WHAT NEEDS TO BE DONE ▸
Repeat verbatim, and only, the lines of the data below, beginning at the line that contains "make_rump(collection)" and stopping after the line that contains "return low, high".

DATA LISTING ▸
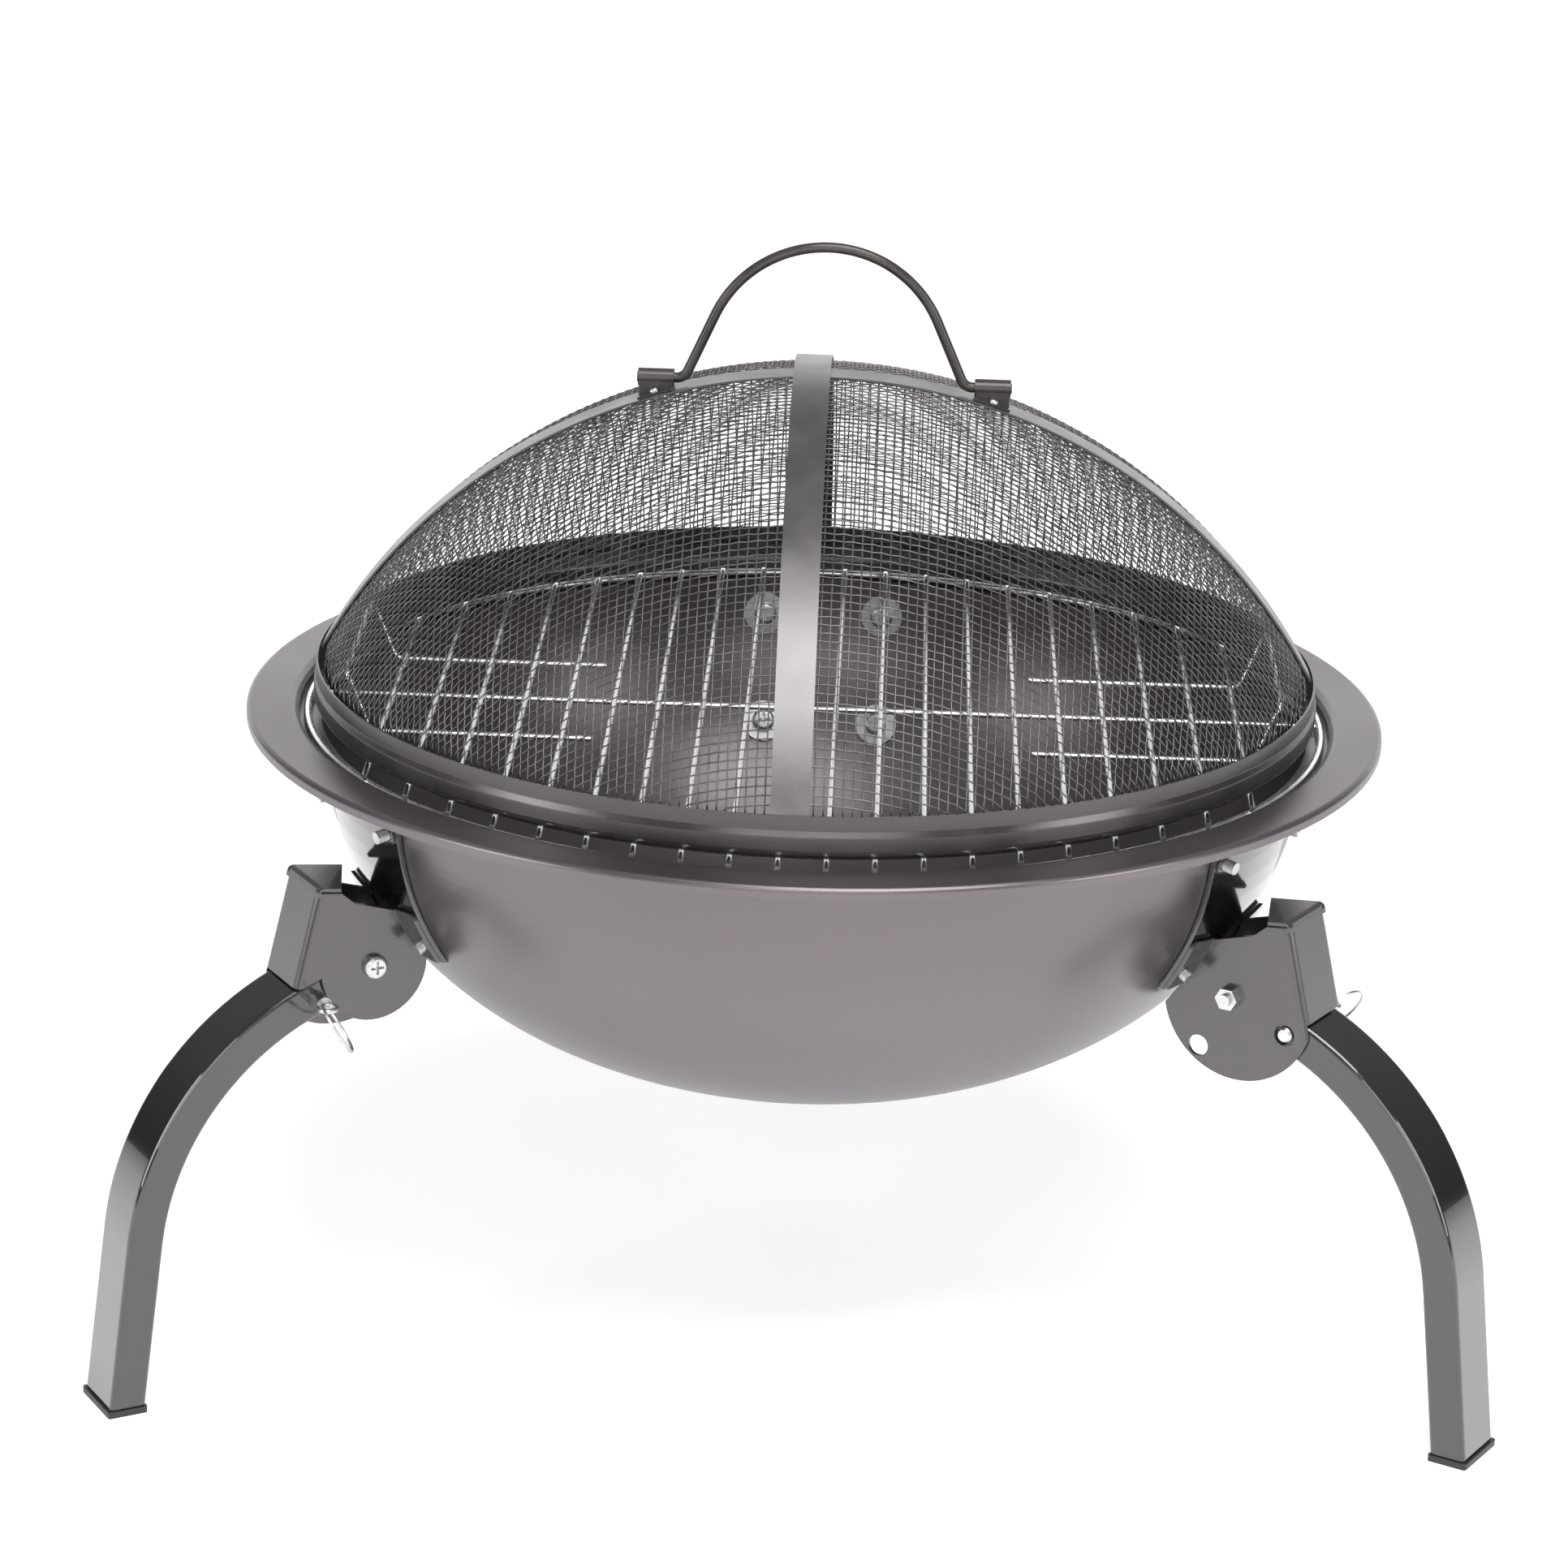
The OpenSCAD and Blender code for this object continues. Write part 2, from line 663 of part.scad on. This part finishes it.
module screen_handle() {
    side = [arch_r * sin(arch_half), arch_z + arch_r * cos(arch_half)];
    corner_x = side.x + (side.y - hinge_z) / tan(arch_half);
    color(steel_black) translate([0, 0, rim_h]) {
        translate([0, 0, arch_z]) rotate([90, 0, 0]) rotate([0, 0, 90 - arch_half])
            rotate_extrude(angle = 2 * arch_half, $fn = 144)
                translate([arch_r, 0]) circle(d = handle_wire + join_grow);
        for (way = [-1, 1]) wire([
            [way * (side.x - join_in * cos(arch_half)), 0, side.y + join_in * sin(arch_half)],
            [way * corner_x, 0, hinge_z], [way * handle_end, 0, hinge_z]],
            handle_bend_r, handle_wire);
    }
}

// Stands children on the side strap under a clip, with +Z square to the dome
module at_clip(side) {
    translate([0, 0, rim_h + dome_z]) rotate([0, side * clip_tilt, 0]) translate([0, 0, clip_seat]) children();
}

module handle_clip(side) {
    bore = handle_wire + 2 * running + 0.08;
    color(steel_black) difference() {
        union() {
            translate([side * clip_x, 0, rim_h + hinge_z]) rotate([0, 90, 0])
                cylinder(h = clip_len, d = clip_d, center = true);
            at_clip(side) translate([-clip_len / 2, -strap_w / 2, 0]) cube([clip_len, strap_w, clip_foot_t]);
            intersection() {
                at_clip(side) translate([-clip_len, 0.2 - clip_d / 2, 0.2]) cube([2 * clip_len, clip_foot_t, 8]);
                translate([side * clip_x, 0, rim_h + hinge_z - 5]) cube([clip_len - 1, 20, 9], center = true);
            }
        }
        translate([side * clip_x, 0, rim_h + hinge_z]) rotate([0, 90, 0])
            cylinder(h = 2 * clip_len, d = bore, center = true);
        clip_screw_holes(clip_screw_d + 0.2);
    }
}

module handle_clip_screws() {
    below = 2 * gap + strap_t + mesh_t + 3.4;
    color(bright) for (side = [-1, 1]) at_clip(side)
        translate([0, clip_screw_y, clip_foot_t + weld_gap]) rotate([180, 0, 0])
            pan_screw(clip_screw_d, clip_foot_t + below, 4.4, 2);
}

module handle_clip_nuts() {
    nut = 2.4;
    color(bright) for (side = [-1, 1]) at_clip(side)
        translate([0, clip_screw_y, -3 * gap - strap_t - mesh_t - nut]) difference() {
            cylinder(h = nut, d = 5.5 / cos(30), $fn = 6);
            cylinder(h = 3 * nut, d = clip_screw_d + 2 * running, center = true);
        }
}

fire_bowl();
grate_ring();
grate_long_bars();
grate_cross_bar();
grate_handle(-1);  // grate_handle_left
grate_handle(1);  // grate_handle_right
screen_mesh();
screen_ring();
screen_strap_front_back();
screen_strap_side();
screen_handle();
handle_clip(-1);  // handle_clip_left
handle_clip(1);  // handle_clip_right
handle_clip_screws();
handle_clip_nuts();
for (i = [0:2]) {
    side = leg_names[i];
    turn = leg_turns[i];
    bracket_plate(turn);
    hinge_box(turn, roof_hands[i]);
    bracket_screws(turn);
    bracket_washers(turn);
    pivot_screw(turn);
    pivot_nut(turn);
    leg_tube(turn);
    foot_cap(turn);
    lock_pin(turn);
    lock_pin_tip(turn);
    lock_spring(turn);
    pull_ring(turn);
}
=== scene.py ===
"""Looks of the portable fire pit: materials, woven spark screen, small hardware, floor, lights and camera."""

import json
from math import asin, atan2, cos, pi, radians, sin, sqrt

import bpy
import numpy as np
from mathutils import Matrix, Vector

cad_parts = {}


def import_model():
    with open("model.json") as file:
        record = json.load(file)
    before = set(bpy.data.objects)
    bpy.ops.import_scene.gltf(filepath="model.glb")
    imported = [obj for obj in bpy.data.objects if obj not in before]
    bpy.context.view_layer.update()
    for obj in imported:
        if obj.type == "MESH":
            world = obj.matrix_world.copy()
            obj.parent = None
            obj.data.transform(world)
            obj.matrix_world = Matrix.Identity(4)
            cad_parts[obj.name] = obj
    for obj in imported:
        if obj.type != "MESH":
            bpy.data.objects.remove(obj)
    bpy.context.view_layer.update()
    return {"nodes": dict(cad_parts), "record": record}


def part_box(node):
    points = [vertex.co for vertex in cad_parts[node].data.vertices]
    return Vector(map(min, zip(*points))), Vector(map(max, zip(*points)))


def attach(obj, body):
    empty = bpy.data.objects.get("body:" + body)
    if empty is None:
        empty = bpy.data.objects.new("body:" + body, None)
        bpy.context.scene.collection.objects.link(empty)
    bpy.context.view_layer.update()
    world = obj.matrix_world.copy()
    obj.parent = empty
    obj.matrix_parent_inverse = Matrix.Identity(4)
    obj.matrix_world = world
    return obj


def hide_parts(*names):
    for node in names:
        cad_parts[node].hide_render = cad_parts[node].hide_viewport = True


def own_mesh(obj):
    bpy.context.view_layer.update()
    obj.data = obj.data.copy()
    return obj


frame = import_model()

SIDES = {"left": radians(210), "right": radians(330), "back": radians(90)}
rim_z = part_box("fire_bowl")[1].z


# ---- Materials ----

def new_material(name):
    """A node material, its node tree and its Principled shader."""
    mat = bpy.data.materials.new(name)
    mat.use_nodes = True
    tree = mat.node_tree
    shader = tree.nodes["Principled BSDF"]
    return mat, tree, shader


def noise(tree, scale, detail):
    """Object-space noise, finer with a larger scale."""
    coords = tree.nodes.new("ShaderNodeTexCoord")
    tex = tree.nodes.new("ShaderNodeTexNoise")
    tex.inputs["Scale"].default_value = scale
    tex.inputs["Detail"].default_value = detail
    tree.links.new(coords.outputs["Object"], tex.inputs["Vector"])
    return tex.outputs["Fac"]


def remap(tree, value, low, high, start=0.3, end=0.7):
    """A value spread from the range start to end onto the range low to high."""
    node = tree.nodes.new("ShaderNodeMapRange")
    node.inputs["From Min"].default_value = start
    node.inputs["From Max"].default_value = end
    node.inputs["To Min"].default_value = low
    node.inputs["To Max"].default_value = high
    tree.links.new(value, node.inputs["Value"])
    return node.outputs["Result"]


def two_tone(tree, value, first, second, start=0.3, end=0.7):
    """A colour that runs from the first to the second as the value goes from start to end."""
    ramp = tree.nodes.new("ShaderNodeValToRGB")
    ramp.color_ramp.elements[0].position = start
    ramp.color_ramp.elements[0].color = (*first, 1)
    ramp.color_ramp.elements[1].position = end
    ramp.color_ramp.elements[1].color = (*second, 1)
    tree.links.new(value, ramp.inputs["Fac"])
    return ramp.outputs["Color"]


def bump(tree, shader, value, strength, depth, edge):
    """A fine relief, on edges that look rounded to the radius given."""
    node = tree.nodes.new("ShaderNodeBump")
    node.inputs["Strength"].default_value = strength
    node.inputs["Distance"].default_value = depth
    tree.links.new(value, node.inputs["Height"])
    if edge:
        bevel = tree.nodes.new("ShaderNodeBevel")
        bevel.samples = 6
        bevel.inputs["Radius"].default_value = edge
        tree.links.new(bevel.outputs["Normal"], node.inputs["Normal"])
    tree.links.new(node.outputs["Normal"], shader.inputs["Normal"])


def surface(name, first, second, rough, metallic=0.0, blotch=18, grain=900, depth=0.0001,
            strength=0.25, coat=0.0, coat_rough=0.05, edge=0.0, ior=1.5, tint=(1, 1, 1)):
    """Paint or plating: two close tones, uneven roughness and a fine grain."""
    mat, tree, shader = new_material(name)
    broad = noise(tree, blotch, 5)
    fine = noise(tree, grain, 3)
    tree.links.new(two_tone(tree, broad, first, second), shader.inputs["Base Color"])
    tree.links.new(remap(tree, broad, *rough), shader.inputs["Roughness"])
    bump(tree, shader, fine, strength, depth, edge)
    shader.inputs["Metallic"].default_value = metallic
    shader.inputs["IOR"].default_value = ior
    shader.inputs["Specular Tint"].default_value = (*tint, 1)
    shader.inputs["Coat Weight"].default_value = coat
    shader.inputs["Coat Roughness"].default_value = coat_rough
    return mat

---

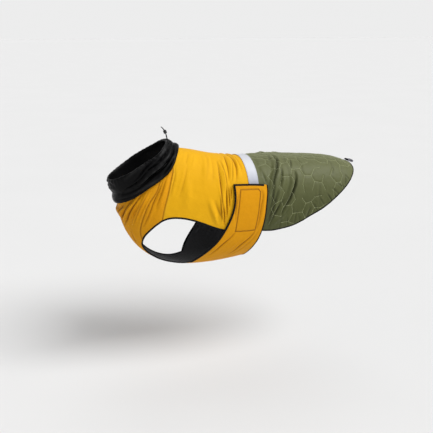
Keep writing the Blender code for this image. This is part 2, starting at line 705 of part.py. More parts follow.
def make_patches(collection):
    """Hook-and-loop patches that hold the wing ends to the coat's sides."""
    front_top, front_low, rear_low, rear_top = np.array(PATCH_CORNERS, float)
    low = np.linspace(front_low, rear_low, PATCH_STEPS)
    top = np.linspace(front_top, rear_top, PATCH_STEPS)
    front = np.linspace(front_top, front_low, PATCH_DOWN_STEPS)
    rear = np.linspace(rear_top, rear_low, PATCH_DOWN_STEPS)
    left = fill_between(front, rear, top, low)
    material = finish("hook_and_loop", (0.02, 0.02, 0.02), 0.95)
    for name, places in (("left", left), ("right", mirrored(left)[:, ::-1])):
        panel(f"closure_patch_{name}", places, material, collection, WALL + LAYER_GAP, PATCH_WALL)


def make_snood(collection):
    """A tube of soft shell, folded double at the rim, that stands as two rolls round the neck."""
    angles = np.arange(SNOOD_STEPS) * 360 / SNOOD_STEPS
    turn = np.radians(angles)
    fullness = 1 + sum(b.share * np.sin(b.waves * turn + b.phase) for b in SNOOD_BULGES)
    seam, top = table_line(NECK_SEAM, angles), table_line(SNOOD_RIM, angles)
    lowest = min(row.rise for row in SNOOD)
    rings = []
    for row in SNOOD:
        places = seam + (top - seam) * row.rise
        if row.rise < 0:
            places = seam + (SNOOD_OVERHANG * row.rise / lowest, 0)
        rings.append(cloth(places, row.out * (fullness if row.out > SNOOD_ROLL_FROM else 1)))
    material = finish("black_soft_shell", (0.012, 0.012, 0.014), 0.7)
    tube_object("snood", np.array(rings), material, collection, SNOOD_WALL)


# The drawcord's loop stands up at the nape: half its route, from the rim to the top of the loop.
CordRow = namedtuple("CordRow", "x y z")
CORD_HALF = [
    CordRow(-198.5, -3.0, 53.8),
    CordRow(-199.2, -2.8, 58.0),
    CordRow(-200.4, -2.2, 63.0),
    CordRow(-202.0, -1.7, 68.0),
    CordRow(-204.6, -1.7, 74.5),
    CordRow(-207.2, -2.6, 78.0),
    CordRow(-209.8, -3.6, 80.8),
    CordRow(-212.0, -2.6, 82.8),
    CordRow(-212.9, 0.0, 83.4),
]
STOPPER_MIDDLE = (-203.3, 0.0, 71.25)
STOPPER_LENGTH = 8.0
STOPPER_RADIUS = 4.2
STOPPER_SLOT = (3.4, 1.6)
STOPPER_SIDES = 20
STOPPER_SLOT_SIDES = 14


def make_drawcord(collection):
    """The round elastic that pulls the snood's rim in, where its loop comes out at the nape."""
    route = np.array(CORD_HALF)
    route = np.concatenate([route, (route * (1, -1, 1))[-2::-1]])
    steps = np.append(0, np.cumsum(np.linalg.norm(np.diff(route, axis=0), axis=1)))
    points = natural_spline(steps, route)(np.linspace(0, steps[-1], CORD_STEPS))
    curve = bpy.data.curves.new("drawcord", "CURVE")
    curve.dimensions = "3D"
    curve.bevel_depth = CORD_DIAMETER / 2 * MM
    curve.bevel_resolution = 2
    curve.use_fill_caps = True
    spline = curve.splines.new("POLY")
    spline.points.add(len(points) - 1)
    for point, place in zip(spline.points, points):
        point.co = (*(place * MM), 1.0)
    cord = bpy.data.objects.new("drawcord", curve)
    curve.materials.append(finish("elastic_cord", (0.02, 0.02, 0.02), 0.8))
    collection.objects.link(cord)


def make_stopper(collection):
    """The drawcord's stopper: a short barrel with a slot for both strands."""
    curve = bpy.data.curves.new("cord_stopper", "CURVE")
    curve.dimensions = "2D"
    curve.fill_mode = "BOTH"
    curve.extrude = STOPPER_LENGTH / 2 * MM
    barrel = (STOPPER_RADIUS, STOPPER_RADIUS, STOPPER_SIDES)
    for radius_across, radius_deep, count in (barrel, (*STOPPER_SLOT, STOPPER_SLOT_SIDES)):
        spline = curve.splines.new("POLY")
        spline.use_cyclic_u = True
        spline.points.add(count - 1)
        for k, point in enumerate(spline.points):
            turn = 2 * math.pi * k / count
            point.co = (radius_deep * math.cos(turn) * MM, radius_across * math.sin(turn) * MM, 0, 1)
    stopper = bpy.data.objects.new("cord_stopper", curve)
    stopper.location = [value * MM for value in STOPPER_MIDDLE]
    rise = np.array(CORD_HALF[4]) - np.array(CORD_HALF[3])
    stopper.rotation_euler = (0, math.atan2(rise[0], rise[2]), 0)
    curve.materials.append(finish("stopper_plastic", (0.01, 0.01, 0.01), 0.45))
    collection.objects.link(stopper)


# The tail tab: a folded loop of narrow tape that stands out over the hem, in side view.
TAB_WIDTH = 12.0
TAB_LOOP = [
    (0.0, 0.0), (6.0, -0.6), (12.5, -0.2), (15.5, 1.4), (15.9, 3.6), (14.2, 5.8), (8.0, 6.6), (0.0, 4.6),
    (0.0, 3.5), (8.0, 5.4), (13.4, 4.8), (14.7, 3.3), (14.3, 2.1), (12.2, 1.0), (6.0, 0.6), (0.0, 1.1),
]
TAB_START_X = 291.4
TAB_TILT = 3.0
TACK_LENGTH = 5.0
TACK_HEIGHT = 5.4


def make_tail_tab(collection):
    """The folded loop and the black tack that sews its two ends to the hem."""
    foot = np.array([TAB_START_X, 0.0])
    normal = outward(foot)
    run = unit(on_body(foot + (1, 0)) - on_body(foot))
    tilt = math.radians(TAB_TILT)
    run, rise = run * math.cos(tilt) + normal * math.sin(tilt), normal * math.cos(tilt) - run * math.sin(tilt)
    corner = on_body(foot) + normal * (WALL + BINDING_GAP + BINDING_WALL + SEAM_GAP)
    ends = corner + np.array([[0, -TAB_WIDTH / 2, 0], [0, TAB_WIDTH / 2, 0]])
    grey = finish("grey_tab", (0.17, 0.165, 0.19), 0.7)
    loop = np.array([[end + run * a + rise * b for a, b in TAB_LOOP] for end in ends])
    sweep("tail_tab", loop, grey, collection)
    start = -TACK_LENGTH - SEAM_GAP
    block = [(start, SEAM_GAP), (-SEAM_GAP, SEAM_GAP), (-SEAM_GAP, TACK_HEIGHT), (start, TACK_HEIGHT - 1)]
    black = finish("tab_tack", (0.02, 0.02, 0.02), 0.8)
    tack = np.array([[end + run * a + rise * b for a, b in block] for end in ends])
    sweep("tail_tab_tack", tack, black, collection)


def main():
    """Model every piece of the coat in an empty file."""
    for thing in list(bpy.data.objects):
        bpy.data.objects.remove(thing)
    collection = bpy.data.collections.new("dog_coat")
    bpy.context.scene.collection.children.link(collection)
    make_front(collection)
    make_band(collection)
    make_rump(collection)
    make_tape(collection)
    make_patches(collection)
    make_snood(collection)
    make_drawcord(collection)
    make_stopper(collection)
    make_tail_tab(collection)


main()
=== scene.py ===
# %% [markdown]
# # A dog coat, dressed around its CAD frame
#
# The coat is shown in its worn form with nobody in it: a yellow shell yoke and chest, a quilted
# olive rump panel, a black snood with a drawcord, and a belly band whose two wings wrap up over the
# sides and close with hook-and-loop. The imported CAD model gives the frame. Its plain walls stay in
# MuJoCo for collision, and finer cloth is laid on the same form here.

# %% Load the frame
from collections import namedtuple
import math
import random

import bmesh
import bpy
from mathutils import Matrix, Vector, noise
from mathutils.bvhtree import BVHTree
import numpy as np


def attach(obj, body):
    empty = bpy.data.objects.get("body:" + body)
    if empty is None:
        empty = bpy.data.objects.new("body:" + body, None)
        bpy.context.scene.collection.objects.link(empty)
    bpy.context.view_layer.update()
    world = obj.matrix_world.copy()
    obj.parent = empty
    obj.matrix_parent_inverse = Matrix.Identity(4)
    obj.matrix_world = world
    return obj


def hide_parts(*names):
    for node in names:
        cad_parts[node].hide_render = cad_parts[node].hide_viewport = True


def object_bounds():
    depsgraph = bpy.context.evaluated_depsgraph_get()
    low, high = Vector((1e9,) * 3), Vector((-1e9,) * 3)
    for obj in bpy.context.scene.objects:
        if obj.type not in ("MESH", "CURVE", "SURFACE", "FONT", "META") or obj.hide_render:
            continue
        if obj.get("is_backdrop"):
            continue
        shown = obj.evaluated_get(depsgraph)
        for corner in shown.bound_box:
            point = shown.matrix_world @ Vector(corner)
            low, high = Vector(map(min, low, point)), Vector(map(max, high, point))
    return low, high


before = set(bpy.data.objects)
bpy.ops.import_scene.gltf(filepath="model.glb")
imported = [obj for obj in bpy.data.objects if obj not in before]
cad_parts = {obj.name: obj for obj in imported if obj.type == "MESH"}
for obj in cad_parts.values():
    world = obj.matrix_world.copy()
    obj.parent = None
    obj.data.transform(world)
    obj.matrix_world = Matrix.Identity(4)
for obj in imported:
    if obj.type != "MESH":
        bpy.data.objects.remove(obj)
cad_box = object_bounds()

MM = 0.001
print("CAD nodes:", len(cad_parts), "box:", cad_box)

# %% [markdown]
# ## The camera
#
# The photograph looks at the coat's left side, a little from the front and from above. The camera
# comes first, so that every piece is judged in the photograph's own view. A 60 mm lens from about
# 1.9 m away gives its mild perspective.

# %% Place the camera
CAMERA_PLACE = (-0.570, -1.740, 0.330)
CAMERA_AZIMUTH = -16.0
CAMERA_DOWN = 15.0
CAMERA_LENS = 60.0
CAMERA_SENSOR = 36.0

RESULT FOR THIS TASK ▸
    make_rump(collection)
    make_tape(collection)
    make_patches(collection)
    make_snood(collection)
    make_drawcord(collection)
    make_stopper(collection)
    make_tail_tab(collection)


main()
=== scene.py ===
# %% [markdown]
# # A dog coat, dressed around its CAD frame
#
# The coat is shown in its worn form with nobody in it: a yellow shell yoke and chest, a quilted
# olive rump panel, a black snood with a drawcord, and a belly band whose two wings wrap up over the
# sides and close with hook-and-loop. The imported CAD model gives the frame. Its plain walls stay in
# MuJoCo for collision, and finer cloth is laid on the same form here.

# %% Load the frame
from collections import namedtuple
import math
import random

import bmesh
import bpy
from mathutils import Matrix, Vector, noise
from mathutils.bvhtree import BVHTree
import numpy as np


def attach(obj, body):
    empty = bpy.data.objects.get("body:" + body)
    if empty is None:
        empty = bpy.data.objects.new("body:" + body, None)
        bpy.context.scene.collection.objects.link(empty)
    bpy.context.view_layer.update()
    world = obj.matrix_world.copy()
    obj.parent = empty
    obj.matrix_parent_inverse = Matrix.Identity(4)
    obj.matrix_world = world
    return obj


def hide_parts(*names):
    for node in names:
        cad_parts[node].hide_render = cad_parts[node].hide_viewport = True


def object_bounds():
    depsgraph = bpy.context.evaluated_depsgraph_get()
    low, high = Vector((1e9,) * 3), Vector((-1e9,) * 3)
    for obj in bpy.context.scene.objects:
        if obj.type not in ("MESH", "CURVE", "SURFACE", "FONT", "META") or obj.hide_render:
            continue
        if obj.get("is_backdrop"):
            continue
        shown = obj.evaluated_get(depsgraph)
        for corner in shown.bound_box:
            point = shown.matrix_world @ Vector(corner)
            low, high = Vector(map(min, low, point)), Vector(map(max, high, point))
    return low, high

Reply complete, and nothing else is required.